Which command will get informations like name(sillicon power) ?
Thanks


----------



## tobik@ (May 11, 2017)

`camcontrol devlist`


----------



## spring_64 (May 11, 2017)

Thanks for your reply.
I cannot use this command, I should get the output with c++ and this command does not save the complete output.Is there any command that I gave the name like da0 and it shows the information?


----------



## SirDice (May 11, 2017)

Perhaps `sysctl kern.geom.confxml` is useful?


----------



## ralphbsz (May 11, 2017)

If the device is a SCSI device (or something that has a functioning SCSI emulation layer), send it a SCSI Inquiry command (CDB), and decode the output.  The default output gives you vendor/model/revision.  Then you can ask for the serial number page at page number 0x80, or you can ask for the VPD (Vital Product Data) page at page 0x83.  The single best identifier for a drive is the world-wide name of the logical unit, which can usually be found on the VPD page.  Note that not all bad SCSI devices (in particular SCSI emulations) will support all that information.

For SATA devices, there are equivalent ways to send "Identify" commands to the hardware, and parse the output.
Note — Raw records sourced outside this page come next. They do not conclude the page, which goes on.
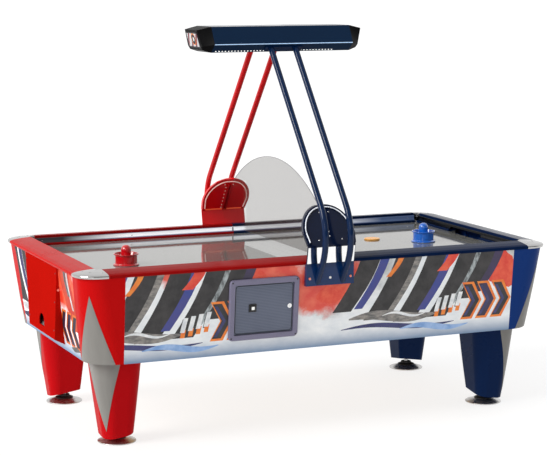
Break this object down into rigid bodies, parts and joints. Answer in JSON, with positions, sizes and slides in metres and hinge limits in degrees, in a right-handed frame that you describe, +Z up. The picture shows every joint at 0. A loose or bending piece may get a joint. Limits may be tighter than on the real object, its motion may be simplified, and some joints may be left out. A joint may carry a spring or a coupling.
{
  "type": "air hockey table",
  "caption": "Arcade air hockey table, red at one end and navy at the other, with tapered legs, end goal boxes, a coin door, a clear centre screen and an overhead lamp unit on leaning tube arms.",
  "frame": {"origin": "on the floor, under the middle of the table", "axes": "+X along the table from the red end to the blue end, -Y towards the coin door, +Z up"},
  "size_m": [2.4736, 1.5718, 1.932],
  "materials": {
    "side_panel": "board with a printed gloss sheet",
    "blue_paint": "board with gloss navy lacquer",
    "red_paint": "board with gloss red lacquer",
    "goal_red": "gloss red paint",
    "goal_blue": "gloss navy paint",
    "zinc_sheet": "galvanised sheet",
    "rail_red": "gloss red moulding",
    "rail_blue": "gloss navy moulding",
    "chrome_caps": "polished",
    "cushion_alu": "polished band",
    "cushion_dark": "black anodised band",
    "playfield": "polished grey laminate",
    "plywood": "raw birch plywood",
    "pine": "planed softwood",
    "black_sheet": "black powder coat",
    "impeller_alu": "cast",
    "motor_grey": "grey paint",
    "leg_red": "board with gloss red lacquer",
    "leg_blue": "board with gloss navy lacquer",
    "grey_inlay": "satin grey laminate",
    "foot_chrome": "polished",
    "door_frame": "satin grey powder coat",
    "door_slate": "fine ribbed slate paint",
    "steel": "bright",
    "lock_chrome": "polished",
    "black_plastic": "satin black",
    "button": "black with a bright insert",
    "bracket_blue": "gloss navy powder coat",
    "bracket_red": "gloss red powder coat",
    "polished_trim": "mirror polish",
    "screw_heads": "polished",
    "arm_blue": "gloss navy tube",
    "arm_red": "gloss red tube",
    "channel_alu": "satin",
    "clear_screen": "tinted light grey sheet",
    "lamp_navy": "gloss dark navy",
    "lamp_white": "gloss white",
    "diffuser": "opal",
    "lamp_tube": "white tubes",
    "cap_black": "gloss black moulding",
    "display": "printed display window",
    "mallet_red": "gloss red",
    "mallet_blue": "gloss blue",
    "puck_orange": "gloss orange"
  },
  "bodies": {
    "table": {"air_plenum": "plywood", "arms_front": "arm_blue", "arms_rear": "arm_red", "base_panel": "plywood", "blower_housing": "black_sheet", "blower_lid": "black_sheet", "blower_motor": "motor_grey", "bracket_front": "bracket_blue", "bracket_rear": "bracket_red", "bracket_screws": "screw_heads", "bracket_trims": "polished_trim", "cabinet_frame": "pine", "cash_box": "zinc_sheet", "centre_screen": "clear_screen", "coin_door_frame": "door_frame", "corner_caps": "chrome_caps", "corner_inlays": "grey_inlay", "corner_shells_blue": "blue_paint", "corner_shells_red": "red_paint", "door_hinge_pins": "steel", "end_cushions": "cushion_dark", "end_displays": "display", "end_rail_blue": "rail_blue", "end_rail_red": "rail_red", "front_panel": "side_panel", "goal_box_left": "goal_red", "goal_box_right": "goal_blue", "lamp_bottom_plate": "lamp_white", "lamp_cover_front": "lamp_navy", "lamp_cover_rear": "lamp_navy", "lamp_diffuser": "diffuser", "lamp_end_caps": "cap_black", "lamp_tubes": "lamp_tube", "left_end_panel": "red_paint", "leg_inlays": "grey_inlay", "legs_blue": "leg_blue", "legs_red": "leg_red", "playfield_board": "playfield", "power_inlet": "black_plastic", "puck_chutes": "zinc_sheet", "rear_panel": "side_panel", "right_end_panel": "blue_paint", "screen_channels": "channel_alu", "side_cushions": "cushion_alu", "side_rails_blue": "rail_blue", "side_rails_red": "rail_red"},
    "coin_door_body": {"coin_door": "door_slate", "coin_mechanism": "black_plastic"},
    "door_lock_body": {"door_lock": "lock_chrome"},
    "coin_button_body": {"coin_button": "button"},
    "impeller_body": {"impeller": "impeller_alu"},
    "goal_lock_left_body": {"goal_lock_left": "lock_chrome"},
    "goal_lock_right_body": {"goal_lock_right": "lock_chrome"},
    "mallet_red_body": {"mallet_red": "mallet_red"},
    "mallet_blue_body": {"mallet_blue": "mallet_blue"},
    "puck_body": {"puck": "puck_orange"},
    "foot_front_left_body": {"foot_front_left": "foot_chrome"},
    "foot_front_right_body": {"foot_front_right": "foot_chrome"},
    "foot_rear_left_body": {"foot_rear_left": "foot_chrome"},
    "foot_rear_right_body": {"foot_rear_right": "foot_chrome"}
  },
  "joints": [
    {"name": "coin_door_hinge", "type": "hinge", "parent": "table", "child": "coin_door_body", "pos_m": [-0.476, -0.629, 0.412], "axis": [0, 0.0966, -0.9953], "range_deg": [0, 90]},
    {"name": "door_lock_turn", "type": "hinge", "parent": "coin_door_body", "child": "door_lock_body", "pos_m": [-0.2, -0.65036, 0.63197], "axis": [0, 0.9953, 0.0966], "range_deg": [0, 90]},
    {"name": "coin_button_press", "type": "slide", "parent": "coin_door_body", "child": "coin_button_body", "axis": [0, 0.9953, 0.0966], "range_m": [0, 0.004], "stiffness_N_per_m": 400, "springref_m": -0.002},
    {"name": "impeller_spin", "type": "hinge", "parent": "table", "child": "impeller_body", "pos_m": [0.3, 0.1, 0.6], "axis": [0, 0, 1], "continuous": true},
    {"name": "goal_lock_left_turn", "type": "hinge", "parent": "table", "child": "goal_lock_left_body", "pos_m": [-1.218, -0.25, 0.712], "axis": [0, 1, 0], "range_deg": [0, 90]},
    {"name": "goal_lock_right_turn", "type": "hinge", "parent": "table", "child": "goal_lock_right_body", "pos_m": [1.218, -0.25, 0.712], "axis": [0, 1, 0], "range_deg": [0, 90]},
    {"name": "mallet_red_slide", "type": "slide", "parent": "table", "child": "mallet_red_body", "axis": [1, 0, 0], "range_m": [-0.183, 0.789]},
    {"name": "mallet_blue_slide", "type": "slide", "parent": "table", "child": "mallet_blue_body", "axis": [1, 0, 0], "range_m": [-0.737, 0.235]},
    {"name": "puck_slide", "type": "slide", "parent": "table", "child": "puck_body", "axis": [1, 0, 0], "range_m": [-1.656, 0.472]},
    {"name": "foot_front_left_level", "type": "slide", "parent": "table", "child": "foot_front_left_body", "axis": [0, 0, -1], "range_m": [0, 0.02]},
    {"name": "foot_front_right_level", "type": "slide", "parent": "table", "child": "foot_front_right_body", "axis": [0, 0, -1], "range_m": [0, 0.02]},
    {"name": "foot_rear_left_level", "type": "slide", "parent": "table", "child": "foot_rear_left_body", "axis": [0, 0, -1], "range_m": [0, 0.02]},
    {"name": "foot_rear_right_level", "type": "slide", "parent": "table", "child": "foot_rear_right_body", "axis": [0, 0, -1], "range_m": [0, 0.02]}
  ]
}
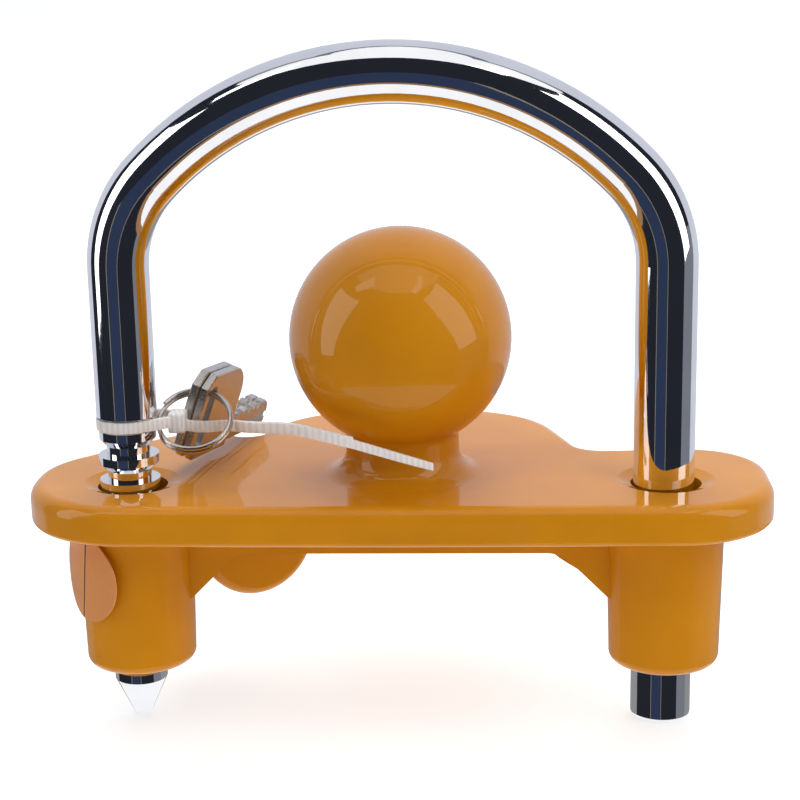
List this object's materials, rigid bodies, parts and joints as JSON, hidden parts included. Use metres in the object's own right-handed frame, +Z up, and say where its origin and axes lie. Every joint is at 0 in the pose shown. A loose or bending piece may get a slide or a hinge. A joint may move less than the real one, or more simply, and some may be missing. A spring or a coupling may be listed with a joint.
{
  "type": "trailer coupler lock",
  "caption": "Ball-and-shackle coupler lock: a cast body with a ball for the coupler socket, a chromed ratchet shackle over it and a keyed cylinder with sliding bolt",
  "frame": {"origin": "centre of the ball that fills the coupler's socket", "axes": "Z up along the shackle legs, X across the legs from the ratchet leg to the plain leg, Y from the front edge to the back lobe"},
  "size_m": [0.1567, 0.0804, 0.1433],
  "materials": {
    "paint": "glossy amber-yellow powder coat on cast iron",
    "chrome": "bright mirror chrome plate on steel",
    "zinc": "satin die-cast zinc and steel",
    "spring": "drawn spring wire",
    "brass": "turned brass",
    "nickel": "nickel plate, slightly brushed",
    "nylon": "natural translucent nylon, ribbed",
    "label": "printed paper label",
    "rubber": "moulded black rubber-like plastic"
  },
  "bodies": {
    "housing": {"lock_body": "paint", "lock_barrel": "zinc", "barrel_pin": "zinc", "driver_pins": "brass", "pin_springs": "spring", "spring_cover": "zinc", "bolt_spring": "spring", "cover_rivet": "zinc", "inspection_sticker": "label"},
    "shackle": {"shackle": "chrome", "cable_tie": "nylon"},
    "plug": {"lock_plug": "zinc", "key_pins": "brass", "eccentric_cam": "zinc", "plug_clip": "spring"},
    "bolt": {"locking_bolt": "zinc"},
    "cover": {"dust_cover": "rubber"},
    "ring": {"key_ring": "nickel"},
    "key_1": {"key_1": "nickel"},
    "key_2": {"key_2": "nickel"}
  },
  "joints": [
    {"name": "shackle_slide", "type": "slide", "parent": "housing", "child": "shackle", "axis": [0, 0, 1], "range_m": [0, 0.054]},
    {"name": "plug_turn", "type": "hinge", "parent": "housing", "child": "plug", "pos_m": [-0.0422, 0.01981, -0.0452], "axis": [0.5299, -0.848, 0], "range_deg": [0, 90]},
    {"name": "bolt_slide", "type": "slide", "parent": "housing", "child": "bolt", "axis": [-0.848, -0.5299, 0], "range_m": [0, 0.00206]},
    {"name": "cover_swing", "type": "hinge", "parent": "housing", "child": "cover", "pos_m": [-0.04059, 0.03497, -0.0452], "axis": [0.5299, -0.848, 0], "range_deg": [0, 100]},
    {"name": "ring_swing", "type": "hinge", "parent": "shackle", "child": "ring", "pos_m": [-0.0509, -0.0064, -0.0162], "axis": [0, -0.7986, -0.6018], "range_deg": [0, 4]},
    {"name": "key_1_swing", "type": "hinge", "parent": "ring", "child": "key_1", "pos_m": [-0.04178, -0.0008, -0.01104], "axis": [0.903, -0.2799, -0.3259], "range_deg": [0, 8]},
    {"name": "key_2_swing", "type": "hinge", "parent": "ring", "child": "key_2", "pos_m": [-0.04178, -0.0008, -0.01104], "axis": [0.903, -0.2799, -0.3259], "range_deg": [0, 8]}
  ],
  "couplings": [
    {"joint": "bolt_slide", "follows": "plug_turn", "m_per_rad": 0.001305}
  ]
}
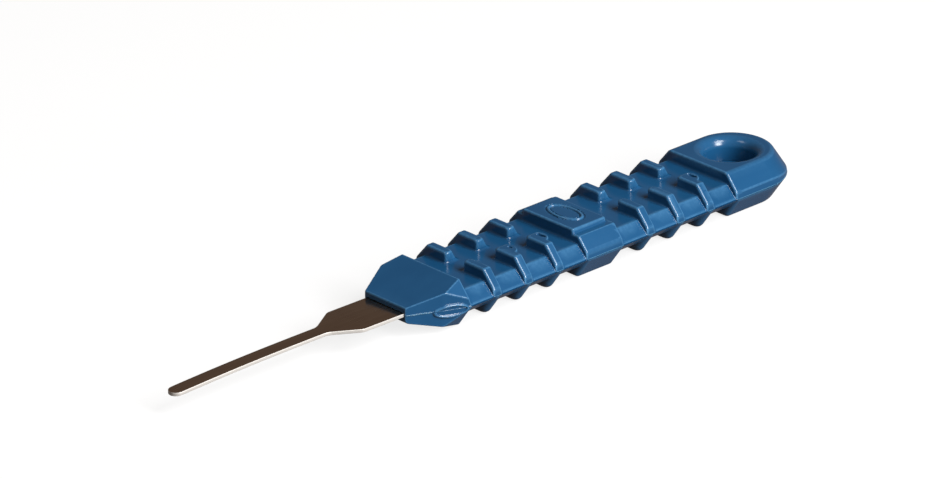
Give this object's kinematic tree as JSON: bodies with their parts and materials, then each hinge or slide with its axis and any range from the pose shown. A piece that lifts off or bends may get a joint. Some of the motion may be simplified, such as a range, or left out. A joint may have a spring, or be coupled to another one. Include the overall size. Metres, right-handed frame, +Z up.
{
  "type": "spudger",
  "caption": "Thin steel prying blade with a rounded tip, held in a two-shell ribbed plastic handle with a raised centre pad and a hanging hole.",
  "frame": {"origin": "centre of the whole tool's footprint, on the plane that the lower shell's flat crests rest on", "axes": "+X along the tool from the blade's tip to the hanging hole, +Y across the handle, +Z up out of the upper shell"},
  "size_m": [0.1596, 0.022, 0.0101],
  "materials": {
    "blade_steel": "bright spring steel strip, flat faces dark in reflection, pale sheared edges",
    "handle_plastic": "semi-gloss moulded plastic, deep blue, soft highlights on rounded edges"
  },
  "bodies": {
    "root": {"blade": "blade_steel", "upper_handle_shell": "handle_plastic", "lower_handle_shell": "handle_plastic"}
  },
  "joints": []
}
For devices that implement neither SCSI nor SATA standards, it gets really gnarly.  For example, you could do this for NVMe devices using the native interfaces, but it would take downloading the NVMe standards documents, and spending a few days with trial and error and writing code.  I don't know about the native USB mass storage interfaces, never had to deal with that.

On FreeBSD, much of this is available using the camcontrol command.  On Linux, one would typically use hdparm or one of the sg_utils programs.  To get the real raw data (for example from a C++ program), you'll need to find the ioctl() calls to send low-level commands to the hardware, and learn how to do that, handle errors, and decode the output.  A good initial guide for that should be the source code to sg_utils, except that it is pretty hard to read (since sg_utils has an interestingly checkered history).

As described above, you can also get much of this information from the kernel (sysctl on FreeBSD, the /sys/ file system on Linux).  But beware that information is the same stuff that was originally obtained by hardware-commands (like SCSI Inquiry CDBs), and that has been cached by the kernel.  Because it is cached, it can be stale (meaning: wrong!) in certain circumstances.  Managing hardware is difficult and lots of work.


----------